The Wish Man was currently preoccupied with a sardine-and-cracker sandwich that one of the graduate students in our group had prepared for him, but he made his way rather unsteadily around the circle when summoned by the interpreter.
“He wants a poem,” she said, pointing at Alec, who grinned up at the man and dropped his dollar into the basket. The graduate students hushed expectantly. The Wish Man looked at Alec for several seconds, then cleared his throat and launched into an original recitation, very loud and fast and furious, imbued with impressive sprays of saliva.

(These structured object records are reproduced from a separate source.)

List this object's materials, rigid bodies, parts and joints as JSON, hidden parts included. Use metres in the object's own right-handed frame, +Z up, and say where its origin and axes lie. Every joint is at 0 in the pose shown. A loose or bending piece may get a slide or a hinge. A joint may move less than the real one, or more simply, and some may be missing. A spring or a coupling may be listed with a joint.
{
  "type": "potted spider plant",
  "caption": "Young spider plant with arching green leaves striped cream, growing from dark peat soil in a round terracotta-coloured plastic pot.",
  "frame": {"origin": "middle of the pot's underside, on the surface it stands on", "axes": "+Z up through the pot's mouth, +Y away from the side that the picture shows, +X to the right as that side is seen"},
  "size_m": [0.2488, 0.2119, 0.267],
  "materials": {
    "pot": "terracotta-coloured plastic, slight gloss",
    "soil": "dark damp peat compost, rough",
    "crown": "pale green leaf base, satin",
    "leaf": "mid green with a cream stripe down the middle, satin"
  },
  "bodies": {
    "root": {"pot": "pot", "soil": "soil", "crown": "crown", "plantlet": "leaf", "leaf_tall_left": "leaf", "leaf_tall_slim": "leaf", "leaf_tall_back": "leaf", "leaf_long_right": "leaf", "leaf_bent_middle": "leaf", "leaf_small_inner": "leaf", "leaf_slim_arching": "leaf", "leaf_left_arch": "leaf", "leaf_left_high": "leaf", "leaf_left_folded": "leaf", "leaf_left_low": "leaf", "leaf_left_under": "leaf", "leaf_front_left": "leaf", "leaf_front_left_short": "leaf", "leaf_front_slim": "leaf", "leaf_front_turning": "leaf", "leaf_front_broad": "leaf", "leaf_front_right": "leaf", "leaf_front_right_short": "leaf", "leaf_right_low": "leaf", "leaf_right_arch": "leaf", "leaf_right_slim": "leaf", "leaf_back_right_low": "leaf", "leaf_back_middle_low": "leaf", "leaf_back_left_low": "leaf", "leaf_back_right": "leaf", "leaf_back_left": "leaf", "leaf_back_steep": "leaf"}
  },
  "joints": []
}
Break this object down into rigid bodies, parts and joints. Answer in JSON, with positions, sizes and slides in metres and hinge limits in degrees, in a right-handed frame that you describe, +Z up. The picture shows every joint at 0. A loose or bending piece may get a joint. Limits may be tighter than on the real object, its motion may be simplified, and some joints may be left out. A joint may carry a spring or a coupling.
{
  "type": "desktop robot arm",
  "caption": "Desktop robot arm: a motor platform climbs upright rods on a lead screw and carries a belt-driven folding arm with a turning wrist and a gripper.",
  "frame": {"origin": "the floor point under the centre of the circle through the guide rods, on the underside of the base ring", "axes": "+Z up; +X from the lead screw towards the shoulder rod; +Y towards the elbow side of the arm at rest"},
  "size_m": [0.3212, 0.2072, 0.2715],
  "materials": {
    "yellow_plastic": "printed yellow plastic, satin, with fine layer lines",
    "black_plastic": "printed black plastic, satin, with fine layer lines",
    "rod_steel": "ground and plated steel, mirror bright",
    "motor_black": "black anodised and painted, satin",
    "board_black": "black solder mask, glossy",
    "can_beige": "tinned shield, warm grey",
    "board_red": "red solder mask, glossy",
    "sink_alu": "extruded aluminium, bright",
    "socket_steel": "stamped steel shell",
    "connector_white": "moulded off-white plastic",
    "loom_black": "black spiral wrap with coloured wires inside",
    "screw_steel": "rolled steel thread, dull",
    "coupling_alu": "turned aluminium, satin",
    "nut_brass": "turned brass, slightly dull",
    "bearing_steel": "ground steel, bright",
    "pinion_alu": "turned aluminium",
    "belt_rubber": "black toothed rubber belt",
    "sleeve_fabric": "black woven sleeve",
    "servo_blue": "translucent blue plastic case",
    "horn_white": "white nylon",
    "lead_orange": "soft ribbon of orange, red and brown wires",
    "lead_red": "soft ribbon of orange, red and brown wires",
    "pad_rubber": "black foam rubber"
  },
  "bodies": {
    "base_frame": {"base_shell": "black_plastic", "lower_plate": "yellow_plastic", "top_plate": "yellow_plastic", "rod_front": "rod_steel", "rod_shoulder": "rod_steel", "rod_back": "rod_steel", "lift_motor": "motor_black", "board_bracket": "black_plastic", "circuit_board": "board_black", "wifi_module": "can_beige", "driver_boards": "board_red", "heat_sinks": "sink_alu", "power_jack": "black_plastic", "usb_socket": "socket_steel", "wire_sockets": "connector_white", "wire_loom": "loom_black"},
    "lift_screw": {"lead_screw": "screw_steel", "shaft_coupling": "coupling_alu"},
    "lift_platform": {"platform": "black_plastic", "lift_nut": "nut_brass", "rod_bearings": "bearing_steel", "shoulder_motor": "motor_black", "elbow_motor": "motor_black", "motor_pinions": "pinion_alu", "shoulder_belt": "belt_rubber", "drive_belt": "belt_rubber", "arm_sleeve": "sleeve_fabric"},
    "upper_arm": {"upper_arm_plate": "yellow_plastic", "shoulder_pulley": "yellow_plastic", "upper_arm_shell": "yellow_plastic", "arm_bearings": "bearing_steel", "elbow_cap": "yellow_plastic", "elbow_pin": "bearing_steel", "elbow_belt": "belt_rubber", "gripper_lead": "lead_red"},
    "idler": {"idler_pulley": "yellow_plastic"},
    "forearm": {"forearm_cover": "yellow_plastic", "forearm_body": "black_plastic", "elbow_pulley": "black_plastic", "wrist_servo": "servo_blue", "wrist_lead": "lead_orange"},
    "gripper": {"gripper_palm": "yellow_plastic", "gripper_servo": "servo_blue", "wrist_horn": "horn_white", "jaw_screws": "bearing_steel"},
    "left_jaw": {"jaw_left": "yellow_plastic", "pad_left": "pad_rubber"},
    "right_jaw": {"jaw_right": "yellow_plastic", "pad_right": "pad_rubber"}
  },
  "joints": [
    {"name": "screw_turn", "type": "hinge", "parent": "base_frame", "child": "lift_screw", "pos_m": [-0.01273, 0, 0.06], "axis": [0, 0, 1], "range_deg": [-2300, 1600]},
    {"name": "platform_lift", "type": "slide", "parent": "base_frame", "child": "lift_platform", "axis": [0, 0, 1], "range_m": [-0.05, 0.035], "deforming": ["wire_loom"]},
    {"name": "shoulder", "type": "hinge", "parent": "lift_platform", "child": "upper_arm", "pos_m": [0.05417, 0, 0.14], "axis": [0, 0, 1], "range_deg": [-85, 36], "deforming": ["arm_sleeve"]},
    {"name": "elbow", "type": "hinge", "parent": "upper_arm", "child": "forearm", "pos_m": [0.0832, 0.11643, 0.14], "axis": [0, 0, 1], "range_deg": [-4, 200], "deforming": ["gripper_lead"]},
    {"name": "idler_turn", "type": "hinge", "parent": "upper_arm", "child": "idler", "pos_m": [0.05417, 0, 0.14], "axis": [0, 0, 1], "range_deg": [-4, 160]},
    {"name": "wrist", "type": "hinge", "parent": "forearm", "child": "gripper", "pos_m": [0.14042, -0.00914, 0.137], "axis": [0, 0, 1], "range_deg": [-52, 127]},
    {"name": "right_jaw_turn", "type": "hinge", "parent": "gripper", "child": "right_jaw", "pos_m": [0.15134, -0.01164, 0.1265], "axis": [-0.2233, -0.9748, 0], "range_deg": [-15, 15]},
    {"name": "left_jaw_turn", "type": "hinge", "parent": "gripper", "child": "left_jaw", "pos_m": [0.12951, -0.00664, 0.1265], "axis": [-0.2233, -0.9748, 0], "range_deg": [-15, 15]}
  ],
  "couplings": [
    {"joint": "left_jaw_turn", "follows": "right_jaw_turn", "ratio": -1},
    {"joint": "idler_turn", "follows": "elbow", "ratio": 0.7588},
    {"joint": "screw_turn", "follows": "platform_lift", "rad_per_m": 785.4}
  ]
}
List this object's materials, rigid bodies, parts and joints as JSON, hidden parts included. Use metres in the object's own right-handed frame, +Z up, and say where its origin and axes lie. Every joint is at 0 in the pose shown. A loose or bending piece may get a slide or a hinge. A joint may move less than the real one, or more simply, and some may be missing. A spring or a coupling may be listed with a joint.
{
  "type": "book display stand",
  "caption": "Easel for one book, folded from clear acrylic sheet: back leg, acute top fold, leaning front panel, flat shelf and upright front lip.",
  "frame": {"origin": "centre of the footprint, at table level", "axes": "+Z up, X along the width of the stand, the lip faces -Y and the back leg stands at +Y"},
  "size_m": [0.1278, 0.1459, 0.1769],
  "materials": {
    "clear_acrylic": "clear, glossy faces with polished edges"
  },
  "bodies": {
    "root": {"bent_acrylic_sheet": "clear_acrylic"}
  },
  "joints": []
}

The interpreter made a valiant attempt to keep up with the lyrics—something about John Lennon, psychedelics, Superman, and hippies—but there were so many words to fingerspell and such erratic phrasing that she stumbled and made faces as the poem continued. Still, her hands pieced the verse together with a kind of lucid intelligence. Alec glanced up occasionally at the Wish Man, at his damp red face and meaty, gesticulating hands, then back at the interpreter. With a final moist wheeze the poem ended, and the students sort of mopped their brows and shook one another’s hands and someone poured the Wish Man a drink.